'Up to 40 thousand could die in Israel if we don't lock down,' Energy Minister insists

Basing his estimate on a 3% fatality rate provided by doctors, Energy Minister Steinitz insists a lockdown is the only reasonable solution.

Arutz Sheva Staff ,

Energy Minister Yuval Steinitz
Energy Minister Yuval Steinitz
Arutz Sheva

103 FM interviewed Energy Minister Yuval Steinitz (Likud) on Wednesday morning regarding the latest steps taken by the government to combat the continued spread of the coronavirus epidemic. Schools have been ordered to close in 40 localities across the country, and night curfews have been imposed for the coming week, from seven o’clock at night until five in the morning.

“Its too little, too late,” Steinitz begins, referring to the “traffic light” program of which the closures and curfews are a key part. “We now have around 3,500 new virus cases being diagnosed every day, and that’s a very worrying figure. It translates to more than a million and a quarter sick people per year, if things continue at the same rate. The new regulations are better than nothing, though I have my doubts as to whether they will succeed in stabilizing the rate of increase. What I am certain about is that it will not lead to a decrease in the morbidity rate.”

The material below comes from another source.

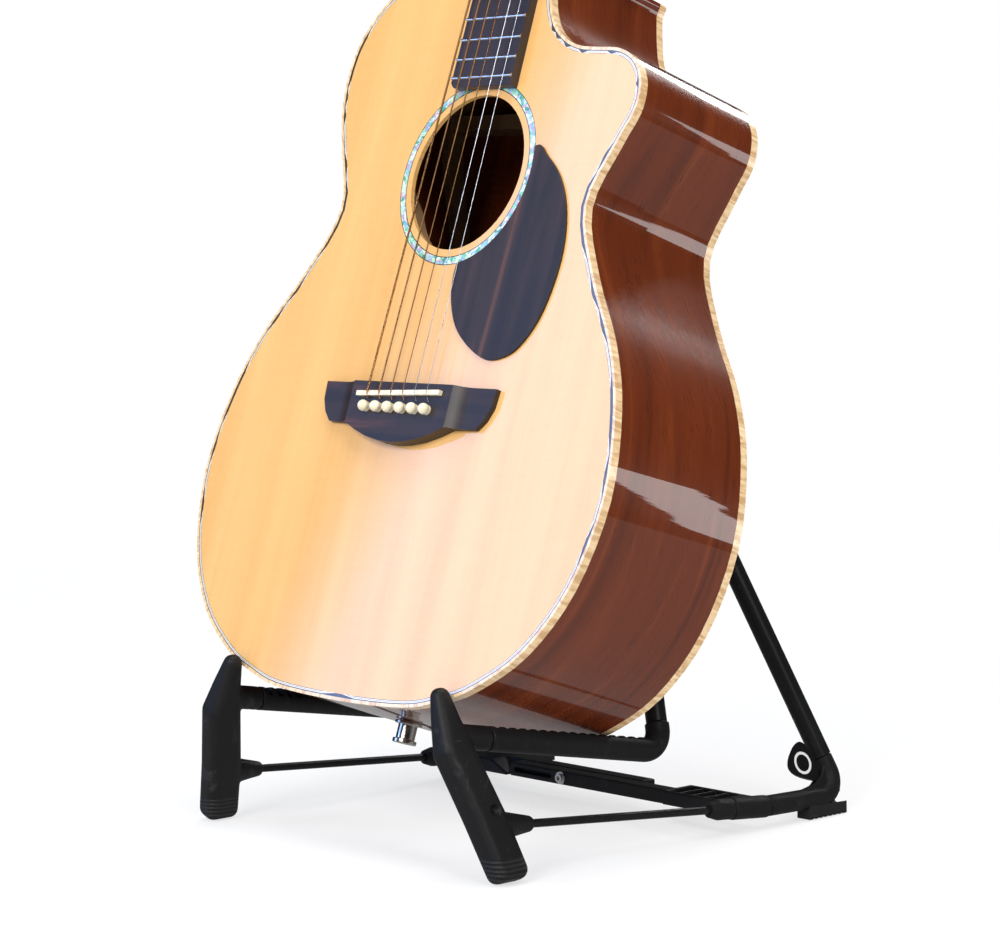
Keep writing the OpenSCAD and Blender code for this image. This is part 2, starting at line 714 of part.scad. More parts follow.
bracket_socket = 298;
rest_top = 320;
module back_rest(side) color("#262626") on_frame(side) {
    frame_rod([rest_y(rest_seam + pass_gap), rest_seam + pass_gap],
        [rest_y(bracket_socket), bracket_socket], tube_d);
    frame_rod([rest_y(bracket_socket - 2), bracket_socket - 2],
        [rest_y(rest_top), rest_top], 2 * plug_r);
    frame_rod([rest_y(rest_seam - plug_len), rest_seam - plug_len],
        [rest_y(rest_seam + 2), rest_seam + 2], 2 * plug_r);
}
module rear_leg(side) color("#262626") on_frame(side) {
    frame_rod([rear_y(rear_seam + pass_gap), rear_seam + pass_gap],
        [rear_y(bracket_socket), bracket_socket], tube_d);
    frame_rod([rear_y(bracket_socket - 2), bracket_socket - 2],
        [rear_y(rest_top), rest_top], 2 * plug_r);
    frame_rod([rear_y(rear_seam - plug_len), rear_seam - plug_len],
        [rear_y(rear_seam + 2), rear_seam + 2], 2 * plug_r);
}

// Casting that joins the backrest and the rear leg, and carries the hinge knuckles
bracket_foot = bracket_socket - 2;
bracket_seat = bracket_socket + 0.1;
bracket_top = 334;
nose_gap = 2.2;
module bracket_side() polygon([
    [back_y(bracket_foot * cos(lean)) + nose_gap, bracket_foot],
    [rear_y(bracket_foot) + tube_d / 2 + 2, bracket_foot],
    [rear_y(bracket_top - 6) + tube_d / 2 + 2, bracket_top - 6],
    [rear_y(bracket_top) + 3, bracket_top],
    [rest_y(bracket_top) - 3, bracket_top],
    [back_y((bracket_top - 7) * cos(lean)) + nose_gap, bracket_top - 7]]);
// Knuckle between two depths, measured from the bracket's middle
module knuckle(y0, y1) translate([0, bracket_y + y1, 0]) rotate([90, 0, 0]) {
    linear_extrude(y1 - y0) polygon([
        [-5, bracket_top - 14], [5, bracket_top - 10], [5, bracket_top],
        [hinge_n + 5, hinge_s + 5], [hinge_n - 5, hinge_s - 5]]);
    translate([hinge_n, hinge_s, 0]) cylinder(y1 - y0, r = knuckle_r);
}
module hinge_bracket(side) color("#262626") on_frame(side) difference() {
    union() {
        rotate([90, 0, 90]) translate([0, 0, -8]) linear_extrude(16) bracket_side();
        if (side > 0) knuckle(-knuckle_half, knuckle_half);
        else {
            knuckle(-bracket_half, -knuckle_half - pass_gap);
            knuckle(knuckle_half + pass_gap, bracket_half);
        }
    }
    for (s = [0, 1]) {
        low = bracket_foot - 5;
        high = rest_top + 1;
        frame_rod([s > 0 ? rear_y(low) : rest_y(low), low],
            [s > 0 ? rear_y(high) : rest_y(high), high], 2 * (plug_r + fit_gap));
        frame_rod([s > 0 ? rear_y(low) : rest_y(low), low],
            [s > 0 ? rear_y(bracket_seat) : rest_y(bracket_seat), bracket_seat],
            tube_d + 2 * fit_gap);
    }
    translate([hinge_n, bracket_y + 30, hinge_s]) rotate([90, 0, 0])
        cylinder(60, d = hinge_pin_d + 2 * fit_gap);
}
module hinge_pin() color("silver") place() translate([0, bracket_y, hinge_z])
    rotate([90, 0, 0]) {
        translate([0, 0, -bracket_half - 0.2])
            cylinder(2 * bracket_half + 0.4, d = hinge_pin_d);
        for (s = [-1, 1]) translate([0, 0, s * (bracket_half + 0.7) - 0.6])
            cylinder(1.2, d = hinge_pin_d + 3);
    }

module rear_corner_piece(side) color("#202020") on_frame(side) {
    top = [rear_y(200), 200];
    base_dir = (rear_corner - base_front) / norm(rear_corner - base_front);
    take = bend_take(top, rear_corner, base_front, rear_bend);
    difference() {
        frame_rod(base_front + pass_gap * base_dir, past(rear_corner, base_front, take), tube_d);
        translate([0, rod_front[0], rod_front[1]]) rotate([axle_turn, 0, 0])
            translate([0, 0, base_t - 3]) cylinder(18, d = rod_d + 2 * fit_gap);
    }
    difference() {
        frame_bend(top, rear_corner, base_front, rear_bend, tube_d);
        rear_socket();
    }
    difference() {
        frame_rod(past(rear_corner, top, take), [rear_y(rear_seam), rear_seam], tube_d);
        rear_socket();
    }
    difference() {
        rotate([90, 0, 90]) translate([0, 0, -3.5]) linear_extrude(7) web_shape();
        on_pick() translate([-pick_t / 2 - 0.35, -20, -0.4]) cube([pick_t + 0.7, 40, 60]);
        rear_socket();
    }
}
// Web that fills the corner between the rear leg and the base tube, up to the leg's seam
web_top = rear_seam - rear_corner[1] - 0.6;
module web_shape() polygon([
    rear_corner + [-1, 1], rear_corner + [-31, 2], rear_corner + [-30, 7.5],
    rear_corner + [-21, 9], rear_corner + [-13, 14], rear_corner + [-8.5, 22],
    rear_corner + [-8.8, web_top], rear_corner + [-4, web_top]]);

// Frame of the plectrum: Z runs from its point, out of the corner
pick_t = 1.2;
pick_point = rear_corner + [-11.5, 10.2];
pick_turn = 43;
module on_pick() translate([0, pick_point[0], pick_point[1]]) rotate([pick_turn, 0, 0])
    children();
pick_curve = closed_curve([
    [0, 0], [4, 4.5], [9, 13], [12, 21], [11, 26.5], [6, 29], [0, 29.5],
    [-6, 29], [-11, 26.5], [-12, 21], [-9, 13], [-4, 4.5]], 3);
module pick() color("#151515") on_frame(1) on_pick()
    rotate([90, 0, 90]) translate([0, 0, -pick_t / 2]) linear_extrude(pick_t)
        polygon(pick_curve);

pad_front = 199;
pad_back = 233;
module foot_pad(side) color("#2b2b2b") place() mirror([side > 0 ? 0 : 1, 0, 0]) difference() {
    translate([stand_half - rear_corner[1] * sin(lean), 0, 0])
        translate([-5.5, pad_front, 0]) cube([11, pad_back - pad_front, rear_corner[1] * cos(lean)]);
    translate([stand_half, 0, 0]) rotate([0, -lean, 0])
        frame_rod(base_front, past(rear_corner, base_front, -12), tube_d + 2 * fit_gap);
    for (i = [1:7]) translate([0, pad_front + i * (pad_back - pad_front) / 8 - 0.9, 0]) {
        translate([0, 0, -1]) cube([300, 1.8, 2.2]);
    }
}

// ---- stand: rods and brace -------------------------------------------------

module base_rod(side) color("#303030") on_axle(side)
    translate([0, 0, -15]) cylinder(rod_end_t + 15, d = rod_d);

module collar(side) color("#202020") on_axle(side) difference() {
    union() {
        translate([0, 0, collar_t]) cylinder(7, r1 = 4.6, r2 = tube_d / 2);
        translate([0, 0, collar_t + 7]) cylinder(barrel_t - collar_t - 7 - pass_gap, d = tube_d);
    }
    translate([0, 0, collar_t - 1]) cylinder(40, d = rod_d + 2 * fit_gap);
}

// Middle of the brace's barrel, in the world
pivot_t = barrel_t + barrel_len / 2;
pivot_s = rod_front[1] + pivot_t * sin(axle_turn + 90);
pivot_y = rod_front[0] + pivot_t * cos(axle_turn + 90);
pivot_x = stand_half - pivot_s * sin(lean);
pivot_z = pivot_s * cos(lean);
body_half = barrel_len / 2 - 2;
blade_y = pivot_y - 0.2;
blade_gap = 1.3;
short_body = 62;
front_tip = 72;
rear_tip = 42;
screw_x = -22;

module barrel(side) on_axle(side) translate([0, 0, barrel_t]) cylinder(barrel_len, d = barrel_d);
module barrel_bore(side) on_axle(side)
    translate([0, 0, barrel_t - 2]) cylinder(barrel_len + 4, d = rod_d + 2 * fit_gap);
barrel_d = tube_d + 1;

// Right half: a wide, ribbed root and a slotted blade along the front
module brace_right() color("#202020") difference() {
    union() {
        barrel(1);
        place() translate([pivot_x - short_body, pivot_y - body_half, pivot_z - brace_h / 2])
            cube([short_body, 2 * body_half, brace_h]);
        place() translate([-front_tip, blade_y - brace_w, pivot_z - brace_h / 2])
            cube([pivot_x + front_tip - 10, brace_w, brace_h]);
    }
    barrel_bore(1);
    place() for (i = [0:3])
        translate([pivot_x - short_body + 3 + i * 11, pivot_y - body_half + 3, pivot_z - 2])
            cube([9.4, 2 * body_half - 6, 20]);
    place() translate([-front_tip + 4, blade_y - brace_w - 5, pivot_z - 1.4])
        cube([36, 10, 2.8]);
    place() translate([screw_x, blade_y - brace_w - 5, pivot_z]) rotate([-90, 0, 0])
        cylinder(brace_w + 4, d = 4 + 2 * fit_gap);
}
// Left half: the same root, with its blade along the rear
module brace_left() color("#202020") difference() {
    union() {
        barrel(-1);
        place() mirror([1, 0, 0]) translate([0, pivot_y - body_half, pivot_z - brace_h / 2])
            root_block();
        place() translate([-pivot_x + 10, blade_y + blade_gap, pivot_z - brace_h / 2])
            cube([pivot_x + rear_tip - 10, brace_w, brace_h]);
    }
    barrel_bore(-1);
}
// Root whose end is cut away above, where the other half's tip swings over it
module root_block() translate([0, 2 * body_half, 0]) rotate([90, 0, 0])
    linear_extrude(2 * body_half) polygon([
        [front_tip + 2, 0], [pivot_x, 0], [pivot_x, brace_h],
        [front_tip + 17.5, brace_h], [front_tip + 2, 1.6]]);

// Screw whose head and washer stand on the front of the right half
module brace_screw() color("silver") place() translate([screw_x, blade_y - brace_w, pivot_z])
    rotate([90, 0, 0]) difference() {
        union() {
            translate([0, 0, -brace_w + 1]) cylinder(brace_w + 1, d = 4);
            translate([0, 0, fit_gap]) cylinder(1, d = 8.4);
            translate([0, 0, fit_gap]) cylinder(2.6, d = 6);
        }
        translate([0, 0, 1.4]) cylinder(3, d = 3, $fn = 6);
    }

// ---- all nodes --------------------------------------------------------------

soundboard();
rosette();
purfling();
top_binding();
rim();
back_binding();
back_plate();
linings();
top_braces();
back_braces();
endpin_jack();
pickguard();
bridge();
saddle();
bridge_pins();
wound_strings();
plain_strings();
fretboard();
frets();
nut();
neck();
truss_rod();
headplate();
tuner_housings();
tuner_bushings();
tuner_post(0);  // tuner_post_1
tuner_post(1);  // tuner_post_2
tuner_post(2);  // tuner_post_3
tuner_post(3);  // tuner_post_4
tuner_post(4);  // tuner_post_5
tuner_post(5);  // tuner_post_6
tuner_button(0);  // tuner_button_1
tuner_button(1);  // tuner_button_2
tuner_button(2);  // tuner_button_3
tuner_button(3);  // tuner_button_4
tuner_button(4);  // tuner_button_5
tuner_button(5);  // tuner_button_6
front_leg(-1);  // front_leg_left
support_arm(-1);  // support_arm_left
back_rest(-1);  // back_rest_left
rear_leg(-1);  // rear_leg_left
rear_corner_piece(-1);  // rear_corner_left
foot_pad(-1);  // foot_pad_left
base_rod(-1);  // base_rod_left
collar(-1);  // collar_left
hinge_bracket(-1);  // hinge_bracket_left
front_leg(1);  // front_leg_right
support_arm(1);  // support_arm_right
back_rest(1);  // back_rest_right
rear_leg(1);  // rear_leg_right
rear_corner_piece(1);  // rear_corner_right
foot_pad(1);  // foot_pad_right
base_rod(1);  // base_rod_right
collar(1);  // collar_right
hinge_bracket(1);  // hinge_bracket_right
hinge_pin();
brace_left();
brace_right();
brace_screw();
pick();
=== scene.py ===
"""Looks of a round-cutaway steel-string guitar on its folding stand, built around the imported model."""

import json
import math

import bmesh
import bpy
import numpy as np
from mathutils import Matrix, Vector


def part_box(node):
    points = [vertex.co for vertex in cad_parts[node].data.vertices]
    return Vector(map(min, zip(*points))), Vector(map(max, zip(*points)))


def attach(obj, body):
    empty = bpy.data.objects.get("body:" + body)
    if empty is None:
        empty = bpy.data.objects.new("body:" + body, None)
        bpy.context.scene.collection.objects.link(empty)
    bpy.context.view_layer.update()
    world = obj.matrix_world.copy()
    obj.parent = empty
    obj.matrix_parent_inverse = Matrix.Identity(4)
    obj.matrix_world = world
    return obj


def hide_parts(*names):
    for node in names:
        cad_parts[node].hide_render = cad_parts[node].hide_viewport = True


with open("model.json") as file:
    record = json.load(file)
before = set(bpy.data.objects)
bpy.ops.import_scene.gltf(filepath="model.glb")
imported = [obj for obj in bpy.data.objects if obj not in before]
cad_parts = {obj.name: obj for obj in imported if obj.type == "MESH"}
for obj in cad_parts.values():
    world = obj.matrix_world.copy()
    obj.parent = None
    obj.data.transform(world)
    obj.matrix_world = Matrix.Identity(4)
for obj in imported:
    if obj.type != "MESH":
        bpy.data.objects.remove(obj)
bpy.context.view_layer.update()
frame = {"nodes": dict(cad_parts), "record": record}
RECORD = frame["record"]
NODE_BODY = {n: b for b, nodes in RECORD["behaviour"]["bodies"].items() for n in nodes}
NODE_SLOT = {s["node"]: s["material_slot"] for s in RECORD["subparts"]}
MOUNTS = {m["name"]: m for m in RECORD["mounts"]}

# ---- the guitar's own frame: across (u), up the neck (v), into the body (d) ----

NECKWARD = -Vector(MOUNTS["plug_socket"]["axis"])
TILT = math.atan2(NECKWARD.y, NECKWARD.z)
ACROSS = Vector((1, 0, 0))
INWARD = Vector((0, math.cos(TILT), -math.sin(TILT)))
SOCKET = Vector(MOUNTS["plug_socket"]["pos_m"])
SOCKET_V = -0.191
SOCKET_DEPTH = 0.0595
FACE_ORIGIN = SOCKET - NECKWARD * SOCKET_V - INWARD * SOCKET_DEPTH


def on_face(u, v, depth=0.0):
    """A point of the guitar's frame, in the row frame, in metres."""
    return FACE_ORIGIN + ACROSS * u + NECKWARD * v + INWARD * depth


def face_coords(p):
    """(u, v, depth) of a point of the row frame."""
    q = Vector(p) - FACE_ORIGIN
    return q.dot(ACROSS), q.dot(NECKWARD), q.dot(INWARD)


# ---- camera, lights and floor ----

def add_camera():
    data = bpy.data.cameras.new("camera")
    data.lens = 112.256
    data.sensor_width = 36
    data.clip_end = 50
    cam = bpy.data.objects.new("camera", data)
    bpy.context.scene.collection.objects.link(cam)
    turn = (Matrix.Rotation(math.radians(48.479), 4, "Z")
            @ Matrix.Rotation(math.radians(90 - 5.013), 4, "X")
            @ Matrix.Rotation(math.radians(-1.072), 4, "Z"))
    cam.matrix_world = Matrix.Translation((1.4544, -1.34355, 0.3895)) @ turn
    bpy.context.scene.camera = cam


def softbox(name, place, target, width, height, power):
    data = bpy.data.lights.new(name, "AREA")
    data.shape = "RECTANGLE"
    data.size = width
    data.size_y = height
    data.energy = power
    lamp = bpy.data.objects.new(name, data)
    bpy.context.scene.collection.objects.link(lamp)
    lamp.location = place
    lamp.rotation_euler = (Vector(target) - Vector(place)).to_track_quat("-Z", "Y").to_euler()
    lamp.visible_camera = False
    return lamp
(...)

Steinitz also added his assessment that at the current rate of morbidity, the country could ultimately see over 12,000 people dying as a result of the epidemic in the coming year. “Doctors are giving an estimated 3% fatality rate in the current situation,” he notes, “which translates to somewhere between 12 and 40 thousand deaths, depending on fluctuations. And add to that another 4 to 5 million people entering isolation for two weeks, at various points during the coming year – that’s the scale of it.”

In fact, Steinitz was even more pessimistic, saying that he believes that “the rate is going to increase even more. That’s why I say it’s better to suffer through two tough weeks of lockdown, with only essential services permitted to remain in operation, rather than a whole year of gradual ‘bleeding.’ What’s the question? We saw that the March-April lockdown did lead to a substantial decrease in the rate of contagion, and surely a lockdown such as that is better than the scenarios I described?

“We definitely need another lockdown,” he insisted, adding that, “If we do it right, we can at least avoid the necessity of a third closure.” He also noted that the United Kingdom, faced with a new rise in cases, has made what may seem the draconian decision to ban all public gatherings numbering more than six people, after just a thousand new cases per day. Compared to the far smaller Israeli population, “that’s equivalent to around 300 new cases per day here,” he says.

In summation, Steinitz claimed that, “The economy will be much more severely impacted by more than half a year or up to a year of high contagion rates than by a ‘breathable’ lockdown for a couple of weeks. That's why a lockdown is my recommendation.”